Büyük Doğu: Anahtarların kum üzerindeki yuvası Sinan Ayhan Sayı:
92 -
“Büyük Doğu: Anahtarın Kum Üzerindeki Yuvası”…
Üstad, “İdeolocya Örgüsü”nde diyor ki (8. Basım, Temmuz 96, sayfalar 8-9);
“…bir zamanlar Doğunun teknesinde yuğurulan, kendi teknesinde de Doğuyu yuğuran şahsiyet hamurumuz, Doğunun zaafında biz, bizim zaafımızda ise Doğu mecalden düşerken kurtlanmaya yüz tuttu; ve o gün bugün, kendi öz cevheriyle yabancı cevherler arasındaki, anlayışsız, bilgisiz, ölçüsüz ve hikmetsiz katışmalar yüzünden çürüye çürüye şimdiki müzmin haline geldi…”
“Güneşi, ceket astarımızın içinde kaybet”miş olmanın bedeli olan müzminlik; bizim bedbahtlığımız budur… “Bundan başka bir düşüş olmaz” deyip, her seferinde daha büyük şahsiyetsizlik uçurumlarına yuvarlandığımız müzminlik; bundan mustarip miyiz…
Fizik olarak karınca cüssesinde olup; ses ve ideal olarak kainat çapına denk düşecek bir iş var mıdır…
Eşya ve hadiselere bakarak, buradan hakikati söylemek…
Tefekkür etmek; yani hakikati, derinliğine zaptedici bir derunilikle keşfetme ve bunu meydan yerine hokkalı bir şekilde dökme işi…
Bu işin mimarı olmak, ne güzel nasip… (İmanı olanın, böyle güzel bir nasibi de vardır inşallah…)
Kâinat çapında bir iş yapalım ve “Hac yoluna çıkmış karınca” misali, tefekkür edelim…
Dünya üzerinde; ruhu olan ve fakat şuuru olmayan, mecazî bir varlığın, bütün (kakafonik) dünya hadiselerinden öte, asli ismini koymak ve sonra ona, hak sıfatlarını ihtar ederek; dahi gideceği, akacağı, “sarp yokuş”lar ve “dar geçit”ler sebebiyle kıvrıla kıvrıla hizalanacağı “has istikameti” göstermek…
O ruh ve isim, bizzat; bütün iç ve dış muhtevasıyla, coğrafî olmaktan öte tafsilâtıyla Büyük Doğu…
“Yaşanmaya değer hayat” ve onun çıkış, ilerleyiş, yükseliş ve hayatı tamamen kuşatış, kucaklayış biçimi, yani hayatta imanî duruş biçimi… Poz olmayan, sahici hayat üslûbu… Bu üslûbun öğrenildiği okul, “akademyası”; kökü derinde ağaçların altındaki ilim yeri, Büyük Doğu…
Yani, “…Biz, Doğuya galip rengini üfleyen, onu bütün dünyaya karşı taaruza ve (aksiyon)a kaldırmış olan, böylece kendi intişar dalgaları önünde Batıyı maddi ve manevî (barikad)lara girmeye ve aradaki bölümü çizmeye zorlamış bulunan manevî ve ebedî ruhun, hak yolunda iç ve dış istikametlerde sistemli dâvâcılarıyız.

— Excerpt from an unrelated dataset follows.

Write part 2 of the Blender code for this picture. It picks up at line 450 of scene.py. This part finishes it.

Doğu da, bizim için olsa olsa, ancak bu ruh etrafında mücerred bir istidat ve ruhî bünye tarlası olarak haritalaşabilir. Yoksa, kaba mekân ölçüsüyle gözümüzde Doğu diye de bir şey yoktur…” (İdeolocya Örgüsü, sayfa 14)

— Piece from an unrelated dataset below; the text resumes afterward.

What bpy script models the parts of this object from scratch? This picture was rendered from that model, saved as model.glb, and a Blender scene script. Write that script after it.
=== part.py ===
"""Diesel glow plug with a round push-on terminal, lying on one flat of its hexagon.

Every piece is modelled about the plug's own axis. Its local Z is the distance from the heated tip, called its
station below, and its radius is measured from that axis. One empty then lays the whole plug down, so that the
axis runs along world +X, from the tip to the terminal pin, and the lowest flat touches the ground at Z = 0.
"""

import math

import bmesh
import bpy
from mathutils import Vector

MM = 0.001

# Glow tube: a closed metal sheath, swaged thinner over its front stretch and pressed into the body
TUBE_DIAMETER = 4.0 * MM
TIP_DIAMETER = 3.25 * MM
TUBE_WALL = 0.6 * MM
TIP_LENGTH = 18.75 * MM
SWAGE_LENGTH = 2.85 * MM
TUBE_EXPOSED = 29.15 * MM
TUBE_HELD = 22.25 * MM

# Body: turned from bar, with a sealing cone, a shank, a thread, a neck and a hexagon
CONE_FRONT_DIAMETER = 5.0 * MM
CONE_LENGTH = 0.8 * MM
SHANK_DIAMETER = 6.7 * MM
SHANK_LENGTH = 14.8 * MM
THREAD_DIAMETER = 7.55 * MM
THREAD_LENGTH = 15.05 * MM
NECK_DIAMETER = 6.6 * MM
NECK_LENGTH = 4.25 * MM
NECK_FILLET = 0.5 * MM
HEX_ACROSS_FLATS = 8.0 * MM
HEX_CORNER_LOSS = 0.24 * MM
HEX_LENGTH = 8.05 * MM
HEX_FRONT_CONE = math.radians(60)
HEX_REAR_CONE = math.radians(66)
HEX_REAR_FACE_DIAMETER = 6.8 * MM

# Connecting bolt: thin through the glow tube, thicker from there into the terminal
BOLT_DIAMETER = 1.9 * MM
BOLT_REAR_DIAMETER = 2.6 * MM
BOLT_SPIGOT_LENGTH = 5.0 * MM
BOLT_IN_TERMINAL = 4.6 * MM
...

Şikâyetimiz şu olsun, bu olsun; şikâyetimiz asıl, sevabımız ve günahımızla neden altın varaklı nakışlarla bezeli bir ruh ikliminden, çamur deryası derekesinde bir hayata düşerek sonsuzluk ölçeğinde hiçleştik ve sonuçta neredeyse, neden sonsuza rotalı bir hayat nasibini geri teptik…
Düşüşümüz, eşi görülmemiş bir felâketin adıdır, ama…
Bir seviyeden düşmek; hakikatte, Allah’ın bizi daha öte bir seviyeye çekmek üzere, üzerimize attığı bir vesileler zembereğidir; ki o vesile düzeneği, kul tarafından hakkıyla görülüp işaretlenmezse, mevcut bünye hakikatten daha uzak bir noktaya düşer ve seviye, hayvandan daha aşağı seviyelere kadar çekilir; bu düşüş, kökleşmesi elzem, billûr bir hakikat nüvesi bulana dek devam eder…
İşte düşüşümüzdeki onca felâkete rağmen, Büyük Doğu, öyle bir vesileler vesikasıdır ki, bizi düştüğümüz ve düşürüldüğümüz seviyeden kaldırıp, göklerin kristal hisarlı iç şehirlerine ve hakikat saraylarına kadar yükseltecek fikrî, ilmî, ruhî mikyasta bir düzeneğe sahip, tek ve biricik ictimaî odak...
Büyük Doğu, Hak ve batıl savaşında, son merhalenin cephe gerisi ve cephe önü; Büyük Doğu, yani “anahtarın kum üzerindeki yuvası”; yani “İslâmiyet’in emir subaylığı”… Her şartta, başını yukarı kaldırdı ve küfürle çarpışmaya devam etti…
Kimseler ortada yokken, Hak ve batıl kapışmasında, her gelen nesle bir ihtar çeken bu “Büyük Doğu”, ademe mahkum edilmesine rağmen, daima ve her zaman dönemecinde, ruhî filizini yeşertti, kendini nesillerde olgunlaştıra olgunlaştıra, milli muhatabını bir olmak mı, ölmek mi eşiğine kadar getirdi…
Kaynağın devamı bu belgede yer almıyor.